## Objective
Reproduce each line exactly, including spacing and punctuation.

## Data segment
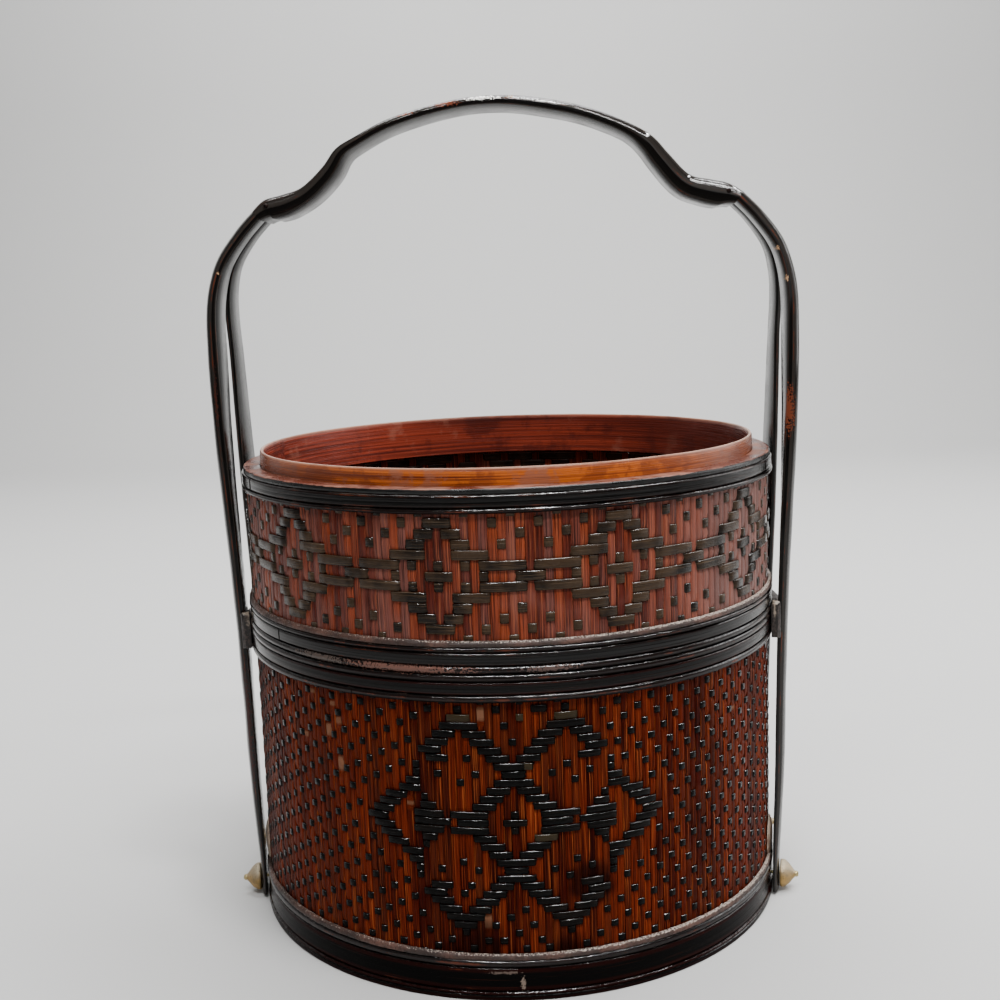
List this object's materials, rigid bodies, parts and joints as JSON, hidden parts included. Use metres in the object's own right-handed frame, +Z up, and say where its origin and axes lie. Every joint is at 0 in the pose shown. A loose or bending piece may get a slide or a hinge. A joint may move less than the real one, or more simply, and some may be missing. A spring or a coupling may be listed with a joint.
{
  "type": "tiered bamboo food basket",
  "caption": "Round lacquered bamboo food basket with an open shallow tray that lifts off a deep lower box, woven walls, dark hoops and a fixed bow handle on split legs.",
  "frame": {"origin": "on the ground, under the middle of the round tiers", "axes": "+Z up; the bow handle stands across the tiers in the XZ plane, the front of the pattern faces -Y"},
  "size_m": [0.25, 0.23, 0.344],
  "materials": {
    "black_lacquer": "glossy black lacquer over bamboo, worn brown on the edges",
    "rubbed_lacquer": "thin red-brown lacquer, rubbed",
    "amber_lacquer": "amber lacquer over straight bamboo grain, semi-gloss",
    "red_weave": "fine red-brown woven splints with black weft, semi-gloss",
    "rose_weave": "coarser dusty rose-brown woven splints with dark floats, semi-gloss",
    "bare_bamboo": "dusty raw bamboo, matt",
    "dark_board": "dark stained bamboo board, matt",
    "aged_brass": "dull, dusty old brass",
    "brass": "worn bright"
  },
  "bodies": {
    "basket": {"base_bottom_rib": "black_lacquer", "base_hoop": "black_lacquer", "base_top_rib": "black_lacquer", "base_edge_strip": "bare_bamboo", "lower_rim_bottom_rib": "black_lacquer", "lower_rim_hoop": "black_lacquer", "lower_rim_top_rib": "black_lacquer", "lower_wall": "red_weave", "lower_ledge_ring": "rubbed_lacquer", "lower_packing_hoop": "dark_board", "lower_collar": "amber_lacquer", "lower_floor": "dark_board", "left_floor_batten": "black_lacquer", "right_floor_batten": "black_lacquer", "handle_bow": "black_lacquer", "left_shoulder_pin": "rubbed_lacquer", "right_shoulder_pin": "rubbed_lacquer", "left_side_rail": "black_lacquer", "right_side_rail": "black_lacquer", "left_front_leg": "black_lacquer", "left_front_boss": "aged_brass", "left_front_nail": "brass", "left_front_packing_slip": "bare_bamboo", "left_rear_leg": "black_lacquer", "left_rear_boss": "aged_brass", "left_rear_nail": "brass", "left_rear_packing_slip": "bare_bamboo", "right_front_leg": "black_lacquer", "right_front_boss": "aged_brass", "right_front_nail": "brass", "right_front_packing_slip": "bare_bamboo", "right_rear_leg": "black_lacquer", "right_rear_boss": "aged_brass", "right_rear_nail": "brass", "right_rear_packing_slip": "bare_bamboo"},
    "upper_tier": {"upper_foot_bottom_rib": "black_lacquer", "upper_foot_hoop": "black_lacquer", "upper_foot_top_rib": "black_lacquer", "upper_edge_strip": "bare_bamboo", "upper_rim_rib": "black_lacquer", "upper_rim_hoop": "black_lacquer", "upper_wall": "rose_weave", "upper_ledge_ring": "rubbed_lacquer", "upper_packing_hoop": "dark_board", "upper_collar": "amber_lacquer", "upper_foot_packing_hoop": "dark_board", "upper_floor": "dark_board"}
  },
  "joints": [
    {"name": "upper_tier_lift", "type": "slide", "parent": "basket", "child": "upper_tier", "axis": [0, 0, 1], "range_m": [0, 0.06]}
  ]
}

## Exercise output
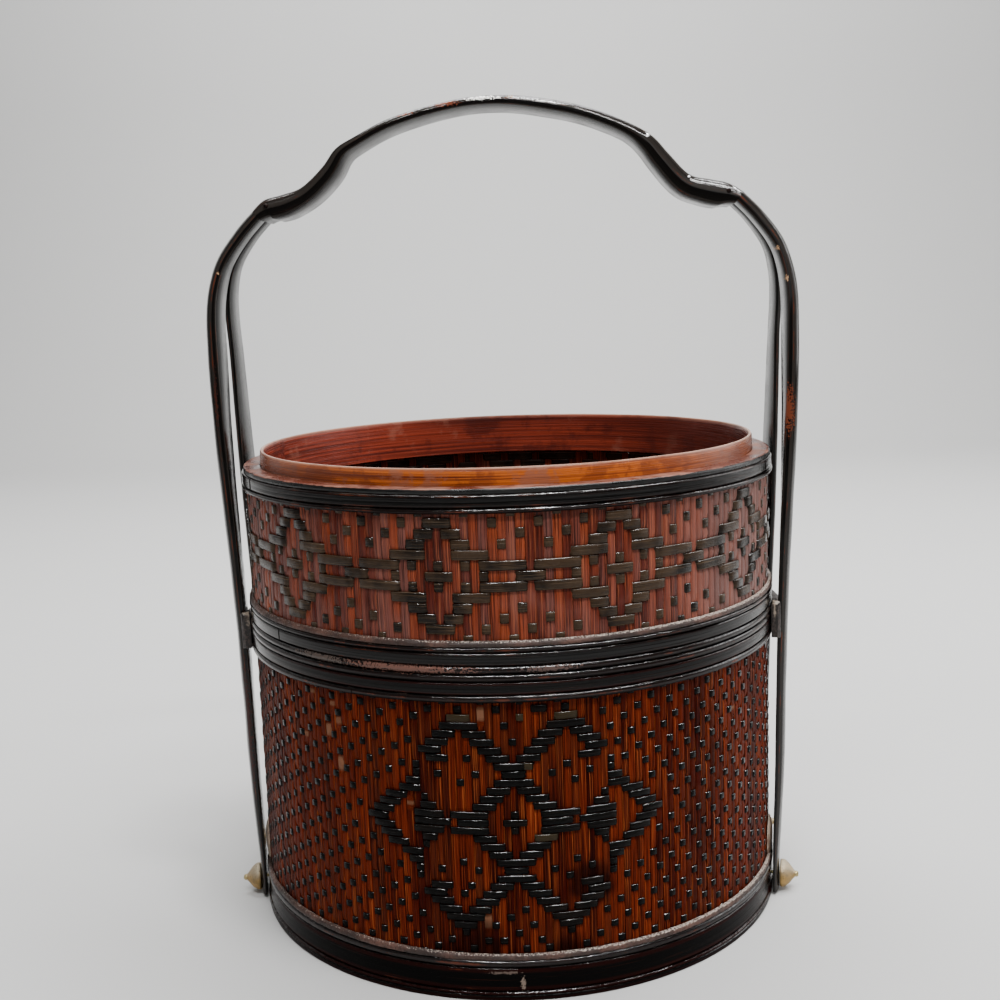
List this object's materials, rigid bodies, parts and joints as JSON, hidden parts included. Use metres in the object's own right-handed frame, +Z up, and say where its origin and axes lie. Every joint is at 0 in the pose shown. A loose or bending piece may get a slide or a hinge. A joint may move less than the real one, or more simply, and some may be missing. A spring or a coupling may be listed with a joint.
{
  "type": "tiered bamboo food basket",
  "caption": "Round lacquered bamboo food basket with an open shallow tray that lifts off a deep lower box, woven walls, dark hoops and a fixed bow handle on split legs.",
  "frame": {"origin": "on the ground, under the middle of the round tiers", "axes": "+Z up; the bow handle stands across the tiers in the XZ plane, the front of the pattern faces -Y"},
  "size_m": [0.25, 0.23, 0.344],
  "materials": {
    "black_lacquer": "glossy black lacquer over bamboo, worn brown on the edges",
    "rubbed_lacquer": "thin red-brown lacquer, rubbed",
    "amber_lacquer": "amber lacquer over straight bamboo grain, semi-gloss",
    "red_weave": "fine red-brown woven splints with black weft, semi-gloss",
    "rose_weave": "coarser dusty rose-brown woven splints with dark floats, semi-gloss",
    "bare_bamboo": "dusty raw bamboo, matt",
    "dark_board": "dark stained bamboo board, matt",
    "aged_brass": "dull, dusty old brass",
    "brass": "worn bright"
  },
  "bodies": {
    "basket": {"base_bottom_rib": "black_lacquer", "base_hoop": "black_lacquer", "base_top_rib": "black_lacquer", "base_edge_strip": "bare_bamboo", "lower_rim_bottom_rib": "black_lacquer", "lower_rim_hoop": "black_lacquer", "lower_rim_top_rib": "black_lacquer", "lower_wall": "red_weave", "lower_ledge_ring": "rubbed_lacquer", "lower_packing_hoop": "dark_board", "lower_collar": "amber_lacquer", "lower_floor": "dark_board", "left_floor_batten": "black_lacquer", "right_floor_batten": "black_lacquer", "handle_bow": "black_lacquer", "left_shoulder_pin": "rubbed_lacquer", "right_shoulder_pin": "rubbed_lacquer", "left_side_rail": "black_lacquer", "right_side_rail": "black_lacquer", "left_front_leg": "black_lacquer", "left_front_boss": "aged_brass", "left_front_nail": "brass", "left_front_packing_slip": "bare_bamboo", "left_rear_leg": "black_lacquer", "left_rear_boss": "aged_brass", "left_rear_nail": "brass", "left_rear_packing_slip": "bare_bamboo", "right_front_leg": "black_lacquer", "right_front_boss": "aged_brass", "right_front_nail": "brass", "right_front_packing_slip": "bare_bamboo", "right_rear_leg": "black_lacquer", "right_rear_boss": "aged_brass", "right_rear_nail": "brass", "right_rear_packing_slip": "bare_bamboo"},
    "upper_tier": {"upper_foot_bottom_rib": "black_lacquer", "upper_foot_hoop": "black_lacquer", "upper_foot_top_rib": "black_lacquer", "upper_edge_strip": "bare_bamboo", "upper_rim_rib": "black_lacquer", "upper_rim_hoop": "black_lacquer", "upper_wall": "rose_weave", "upper_ledge_ring": "rubbed_lacquer", "upper_packing_hoop": "dark_board", "upper_collar": "amber_lacquer", "upper_foot_packing_hoop": "dark_board", "upper_floor": "dark_board"}
  },
  "joints": [
    {"name": "upper_tier_lift", "type": "slide", "parent": "basket", "child": "upper_tier", "axis": [0, 0, 1], "range_m": [0, 0.06]}
  ]
}